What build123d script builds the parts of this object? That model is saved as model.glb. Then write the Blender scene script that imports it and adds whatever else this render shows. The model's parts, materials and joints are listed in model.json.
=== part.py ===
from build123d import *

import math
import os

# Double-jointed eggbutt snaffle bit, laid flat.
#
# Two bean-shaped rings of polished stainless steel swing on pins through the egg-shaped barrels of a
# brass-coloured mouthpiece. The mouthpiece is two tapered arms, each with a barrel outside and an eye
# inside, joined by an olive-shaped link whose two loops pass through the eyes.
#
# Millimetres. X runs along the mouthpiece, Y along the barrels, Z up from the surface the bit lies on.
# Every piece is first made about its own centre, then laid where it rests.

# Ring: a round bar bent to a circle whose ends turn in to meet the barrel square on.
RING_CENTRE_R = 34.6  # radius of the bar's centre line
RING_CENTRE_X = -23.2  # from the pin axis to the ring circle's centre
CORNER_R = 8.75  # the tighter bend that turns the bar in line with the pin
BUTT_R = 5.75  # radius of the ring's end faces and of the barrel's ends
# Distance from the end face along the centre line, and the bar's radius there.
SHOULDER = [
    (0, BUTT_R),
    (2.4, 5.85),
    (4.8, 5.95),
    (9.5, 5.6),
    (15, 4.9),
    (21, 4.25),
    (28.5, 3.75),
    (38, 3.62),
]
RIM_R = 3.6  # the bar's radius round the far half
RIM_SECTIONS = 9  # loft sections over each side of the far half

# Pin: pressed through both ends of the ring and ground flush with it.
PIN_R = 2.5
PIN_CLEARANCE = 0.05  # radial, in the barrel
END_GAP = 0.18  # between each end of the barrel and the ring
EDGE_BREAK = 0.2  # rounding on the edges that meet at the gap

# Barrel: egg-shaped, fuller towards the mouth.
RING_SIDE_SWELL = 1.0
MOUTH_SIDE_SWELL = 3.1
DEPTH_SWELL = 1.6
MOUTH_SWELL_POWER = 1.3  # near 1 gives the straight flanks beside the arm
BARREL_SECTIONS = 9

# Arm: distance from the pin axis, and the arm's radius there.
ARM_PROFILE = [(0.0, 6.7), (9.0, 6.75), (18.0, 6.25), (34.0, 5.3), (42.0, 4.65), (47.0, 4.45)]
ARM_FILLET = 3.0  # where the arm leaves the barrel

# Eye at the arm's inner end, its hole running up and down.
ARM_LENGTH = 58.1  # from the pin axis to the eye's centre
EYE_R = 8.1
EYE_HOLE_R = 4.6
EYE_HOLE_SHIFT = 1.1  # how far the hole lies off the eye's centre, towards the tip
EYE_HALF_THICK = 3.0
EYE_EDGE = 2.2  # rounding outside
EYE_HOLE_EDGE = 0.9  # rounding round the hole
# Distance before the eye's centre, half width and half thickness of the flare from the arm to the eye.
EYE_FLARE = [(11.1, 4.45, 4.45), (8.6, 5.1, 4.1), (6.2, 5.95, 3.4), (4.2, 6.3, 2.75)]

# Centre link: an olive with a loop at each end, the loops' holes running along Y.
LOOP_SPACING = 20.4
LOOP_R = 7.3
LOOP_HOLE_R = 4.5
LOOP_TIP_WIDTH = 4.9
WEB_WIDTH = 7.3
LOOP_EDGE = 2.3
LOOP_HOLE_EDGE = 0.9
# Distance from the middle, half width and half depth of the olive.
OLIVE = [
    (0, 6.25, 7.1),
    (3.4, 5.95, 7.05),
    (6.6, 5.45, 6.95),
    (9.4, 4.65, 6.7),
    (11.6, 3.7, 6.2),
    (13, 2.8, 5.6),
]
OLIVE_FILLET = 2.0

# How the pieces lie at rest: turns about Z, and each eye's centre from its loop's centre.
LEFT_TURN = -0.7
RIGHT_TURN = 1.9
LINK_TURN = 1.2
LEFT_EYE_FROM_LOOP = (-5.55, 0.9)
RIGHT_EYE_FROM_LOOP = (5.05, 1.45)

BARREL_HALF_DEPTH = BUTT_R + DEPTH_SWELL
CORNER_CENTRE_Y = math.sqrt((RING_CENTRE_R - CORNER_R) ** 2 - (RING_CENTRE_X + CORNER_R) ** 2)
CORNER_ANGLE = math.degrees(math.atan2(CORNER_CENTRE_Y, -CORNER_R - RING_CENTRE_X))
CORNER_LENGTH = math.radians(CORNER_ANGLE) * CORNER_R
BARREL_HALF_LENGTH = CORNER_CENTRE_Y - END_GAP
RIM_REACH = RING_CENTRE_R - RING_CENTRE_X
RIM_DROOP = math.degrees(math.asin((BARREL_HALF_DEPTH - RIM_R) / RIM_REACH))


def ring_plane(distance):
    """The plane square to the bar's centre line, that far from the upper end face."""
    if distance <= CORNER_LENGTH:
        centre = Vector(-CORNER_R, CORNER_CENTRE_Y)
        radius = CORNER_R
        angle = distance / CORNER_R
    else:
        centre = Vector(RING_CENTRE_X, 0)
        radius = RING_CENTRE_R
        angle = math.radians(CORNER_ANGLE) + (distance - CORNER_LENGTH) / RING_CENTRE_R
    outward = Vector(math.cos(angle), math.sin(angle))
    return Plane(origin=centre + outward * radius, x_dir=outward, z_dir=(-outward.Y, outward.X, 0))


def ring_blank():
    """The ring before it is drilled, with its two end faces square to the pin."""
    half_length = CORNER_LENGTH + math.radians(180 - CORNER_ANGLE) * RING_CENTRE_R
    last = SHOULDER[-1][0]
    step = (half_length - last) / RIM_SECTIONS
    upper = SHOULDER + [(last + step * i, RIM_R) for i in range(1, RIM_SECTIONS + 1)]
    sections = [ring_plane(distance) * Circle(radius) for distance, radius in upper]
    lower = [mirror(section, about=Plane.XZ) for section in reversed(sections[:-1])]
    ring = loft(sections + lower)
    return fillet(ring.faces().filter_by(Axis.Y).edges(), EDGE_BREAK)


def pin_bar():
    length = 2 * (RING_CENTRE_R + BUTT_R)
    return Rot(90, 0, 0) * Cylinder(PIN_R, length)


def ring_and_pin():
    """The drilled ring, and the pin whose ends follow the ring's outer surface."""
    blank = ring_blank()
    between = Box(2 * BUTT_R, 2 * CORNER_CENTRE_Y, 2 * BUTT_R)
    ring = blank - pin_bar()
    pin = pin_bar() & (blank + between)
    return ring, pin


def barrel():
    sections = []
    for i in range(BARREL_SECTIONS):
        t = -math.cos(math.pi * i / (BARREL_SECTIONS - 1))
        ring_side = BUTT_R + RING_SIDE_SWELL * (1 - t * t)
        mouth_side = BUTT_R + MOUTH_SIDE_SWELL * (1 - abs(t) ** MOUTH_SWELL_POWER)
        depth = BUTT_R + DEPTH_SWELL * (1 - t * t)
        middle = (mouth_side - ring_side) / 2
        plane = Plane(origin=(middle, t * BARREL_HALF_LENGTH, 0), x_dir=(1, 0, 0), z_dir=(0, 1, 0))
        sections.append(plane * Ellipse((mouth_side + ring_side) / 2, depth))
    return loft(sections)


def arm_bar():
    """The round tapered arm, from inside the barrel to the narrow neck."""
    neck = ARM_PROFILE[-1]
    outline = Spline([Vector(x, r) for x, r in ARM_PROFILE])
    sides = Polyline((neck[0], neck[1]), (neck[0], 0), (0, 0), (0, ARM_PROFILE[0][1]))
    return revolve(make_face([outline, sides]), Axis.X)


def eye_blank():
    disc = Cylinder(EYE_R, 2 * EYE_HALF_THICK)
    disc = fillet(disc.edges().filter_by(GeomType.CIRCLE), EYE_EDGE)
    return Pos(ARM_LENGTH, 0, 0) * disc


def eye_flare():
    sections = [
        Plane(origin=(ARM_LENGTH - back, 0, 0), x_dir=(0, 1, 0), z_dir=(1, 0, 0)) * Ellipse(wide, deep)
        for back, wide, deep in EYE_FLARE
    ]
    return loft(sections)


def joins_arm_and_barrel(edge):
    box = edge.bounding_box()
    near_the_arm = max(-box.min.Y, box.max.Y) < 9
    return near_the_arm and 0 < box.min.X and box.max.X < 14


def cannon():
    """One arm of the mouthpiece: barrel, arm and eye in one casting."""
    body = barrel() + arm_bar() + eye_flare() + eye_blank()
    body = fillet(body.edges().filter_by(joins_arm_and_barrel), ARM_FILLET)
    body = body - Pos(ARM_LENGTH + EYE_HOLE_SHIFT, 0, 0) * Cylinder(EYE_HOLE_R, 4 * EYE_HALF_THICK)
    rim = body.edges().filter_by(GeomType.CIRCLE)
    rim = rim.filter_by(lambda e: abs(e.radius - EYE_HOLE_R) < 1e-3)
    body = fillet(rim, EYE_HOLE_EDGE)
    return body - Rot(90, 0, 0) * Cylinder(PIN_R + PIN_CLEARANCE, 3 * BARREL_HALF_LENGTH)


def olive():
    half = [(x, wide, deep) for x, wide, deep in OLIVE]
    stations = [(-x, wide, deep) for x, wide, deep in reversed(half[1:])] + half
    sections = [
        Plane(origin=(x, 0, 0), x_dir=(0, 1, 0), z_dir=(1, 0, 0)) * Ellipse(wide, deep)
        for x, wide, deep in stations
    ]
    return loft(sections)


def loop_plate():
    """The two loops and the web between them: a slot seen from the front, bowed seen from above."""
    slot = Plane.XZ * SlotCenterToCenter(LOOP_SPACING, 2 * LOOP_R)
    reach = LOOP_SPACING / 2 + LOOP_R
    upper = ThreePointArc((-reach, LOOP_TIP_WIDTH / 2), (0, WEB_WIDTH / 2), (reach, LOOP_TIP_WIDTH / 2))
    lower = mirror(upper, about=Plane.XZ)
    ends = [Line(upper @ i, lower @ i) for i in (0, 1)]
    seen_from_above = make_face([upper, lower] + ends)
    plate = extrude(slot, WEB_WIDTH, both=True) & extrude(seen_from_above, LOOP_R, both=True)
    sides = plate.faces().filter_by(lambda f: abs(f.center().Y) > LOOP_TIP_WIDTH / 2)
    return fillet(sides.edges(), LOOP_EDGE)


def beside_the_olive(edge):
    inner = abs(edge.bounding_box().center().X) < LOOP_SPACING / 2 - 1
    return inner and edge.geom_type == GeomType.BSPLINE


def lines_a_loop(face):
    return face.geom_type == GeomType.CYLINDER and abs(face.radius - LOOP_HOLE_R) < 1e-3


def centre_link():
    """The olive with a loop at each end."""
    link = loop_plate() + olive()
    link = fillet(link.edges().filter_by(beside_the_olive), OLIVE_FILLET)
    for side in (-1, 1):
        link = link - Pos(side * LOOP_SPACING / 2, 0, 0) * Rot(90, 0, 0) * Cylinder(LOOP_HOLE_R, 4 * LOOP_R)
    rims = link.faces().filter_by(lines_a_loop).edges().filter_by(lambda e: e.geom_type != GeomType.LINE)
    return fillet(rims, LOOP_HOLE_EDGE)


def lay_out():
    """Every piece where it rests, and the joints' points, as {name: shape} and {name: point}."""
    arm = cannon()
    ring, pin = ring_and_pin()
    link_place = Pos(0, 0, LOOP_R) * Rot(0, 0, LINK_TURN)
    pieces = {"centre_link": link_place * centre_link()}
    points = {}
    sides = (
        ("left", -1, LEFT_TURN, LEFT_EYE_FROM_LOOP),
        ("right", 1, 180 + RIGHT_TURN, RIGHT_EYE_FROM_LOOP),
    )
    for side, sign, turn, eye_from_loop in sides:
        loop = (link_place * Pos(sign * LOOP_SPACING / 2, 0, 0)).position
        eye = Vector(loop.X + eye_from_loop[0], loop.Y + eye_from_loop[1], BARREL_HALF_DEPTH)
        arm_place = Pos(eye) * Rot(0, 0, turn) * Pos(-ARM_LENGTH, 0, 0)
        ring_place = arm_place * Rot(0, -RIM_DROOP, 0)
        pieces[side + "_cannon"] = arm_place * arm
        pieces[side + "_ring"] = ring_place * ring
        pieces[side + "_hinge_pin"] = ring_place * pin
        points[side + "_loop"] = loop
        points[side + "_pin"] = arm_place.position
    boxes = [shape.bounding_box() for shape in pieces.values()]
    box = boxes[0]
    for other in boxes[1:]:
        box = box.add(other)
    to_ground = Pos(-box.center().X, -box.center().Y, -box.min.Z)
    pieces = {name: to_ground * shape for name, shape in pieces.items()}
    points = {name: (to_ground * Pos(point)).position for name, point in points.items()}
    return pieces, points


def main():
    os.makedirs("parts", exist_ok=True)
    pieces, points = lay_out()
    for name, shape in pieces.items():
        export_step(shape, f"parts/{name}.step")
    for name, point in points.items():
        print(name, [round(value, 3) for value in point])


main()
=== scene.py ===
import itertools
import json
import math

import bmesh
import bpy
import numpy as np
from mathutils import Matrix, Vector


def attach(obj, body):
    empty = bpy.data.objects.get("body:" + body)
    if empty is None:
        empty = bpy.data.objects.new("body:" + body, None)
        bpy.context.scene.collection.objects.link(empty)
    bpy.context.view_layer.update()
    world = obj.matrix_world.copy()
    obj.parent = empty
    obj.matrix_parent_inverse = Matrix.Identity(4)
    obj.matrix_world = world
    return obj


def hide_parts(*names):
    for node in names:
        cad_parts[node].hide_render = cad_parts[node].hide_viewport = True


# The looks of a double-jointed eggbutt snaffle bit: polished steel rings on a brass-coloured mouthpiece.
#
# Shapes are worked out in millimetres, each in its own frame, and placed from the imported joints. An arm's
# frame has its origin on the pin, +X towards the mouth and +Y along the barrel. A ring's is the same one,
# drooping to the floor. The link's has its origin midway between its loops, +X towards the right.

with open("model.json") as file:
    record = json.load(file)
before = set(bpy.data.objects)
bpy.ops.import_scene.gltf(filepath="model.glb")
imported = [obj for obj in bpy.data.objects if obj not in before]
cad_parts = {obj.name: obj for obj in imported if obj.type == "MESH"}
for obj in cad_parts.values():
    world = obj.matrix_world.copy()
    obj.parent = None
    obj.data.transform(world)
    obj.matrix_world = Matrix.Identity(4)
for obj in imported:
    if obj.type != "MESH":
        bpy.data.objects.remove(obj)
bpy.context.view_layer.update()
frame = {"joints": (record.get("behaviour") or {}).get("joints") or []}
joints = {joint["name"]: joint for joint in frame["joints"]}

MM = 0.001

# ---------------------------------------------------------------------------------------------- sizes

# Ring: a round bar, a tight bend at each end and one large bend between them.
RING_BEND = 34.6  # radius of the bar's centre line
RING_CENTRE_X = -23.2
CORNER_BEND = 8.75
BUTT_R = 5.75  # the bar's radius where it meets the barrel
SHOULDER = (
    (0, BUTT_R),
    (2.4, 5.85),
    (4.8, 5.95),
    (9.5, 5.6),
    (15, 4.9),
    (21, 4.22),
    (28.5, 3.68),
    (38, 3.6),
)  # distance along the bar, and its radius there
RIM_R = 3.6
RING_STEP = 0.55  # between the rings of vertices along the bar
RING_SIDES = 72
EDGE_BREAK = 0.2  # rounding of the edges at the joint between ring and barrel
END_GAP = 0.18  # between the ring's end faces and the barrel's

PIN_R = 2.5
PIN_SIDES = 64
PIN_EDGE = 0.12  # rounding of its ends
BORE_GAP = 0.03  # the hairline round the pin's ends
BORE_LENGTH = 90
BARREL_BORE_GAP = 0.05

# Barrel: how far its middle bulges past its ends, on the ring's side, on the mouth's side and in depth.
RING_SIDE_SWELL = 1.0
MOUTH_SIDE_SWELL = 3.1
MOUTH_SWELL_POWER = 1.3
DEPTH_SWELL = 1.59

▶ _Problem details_
Above are some lines. Repeat exactly, and only, those from the line that has "return pieces, points" through the line that has "in imported if".

▶ _Exercise solution_
    return pieces, points


def main():
    os.makedirs("parts", exist_ok=True)
    pieces, points = lay_out()
    for name, shape in pieces.items():
        export_step(shape, f"parts/{name}.step")
    for name, point in points.items():
        print(name, [round(value, 3) for value in point])


main()
=== scene.py ===
import itertools
import json
import math

import bmesh
import bpy
import numpy as np
from mathutils import Matrix, Vector


def attach(obj, body):
    empty = bpy.data.objects.get("body:" + body)
    if empty is None:
        empty = bpy.data.objects.new("body:" + body, None)
        bpy.context.scene.collection.objects.link(empty)
    bpy.context.view_layer.update()
    world = obj.matrix_world.copy()
    obj.parent = empty
    obj.matrix_parent_inverse = Matrix.Identity(4)
    obj.matrix_world = world
    return obj


def hide_parts(*names):
    for node in names:
        cad_parts[node].hide_render = cad_parts[node].hide_viewport = True


# The looks of a double-jointed eggbutt snaffle bit: polished steel rings on a brass-coloured mouthpiece.
#
# Shapes are worked out in millimetres, each in its own frame, and placed from the imported joints. An arm's
# frame has its origin on the pin, +X towards the mouth and +Y along the barrel. A ring's is the same one,
# drooping to the floor. The link's has its origin midway between its loops, +X towards the right.

with open("model.json") as file:
    record = json.load(file)
before = set(bpy.data.objects)
bpy.ops.import_scene.gltf(filepath="model.glb")
imported = [obj for obj in bpy.data.objects if obj not in before]
cad_parts = {obj.name: obj for obj in imported if obj.type == "MESH"}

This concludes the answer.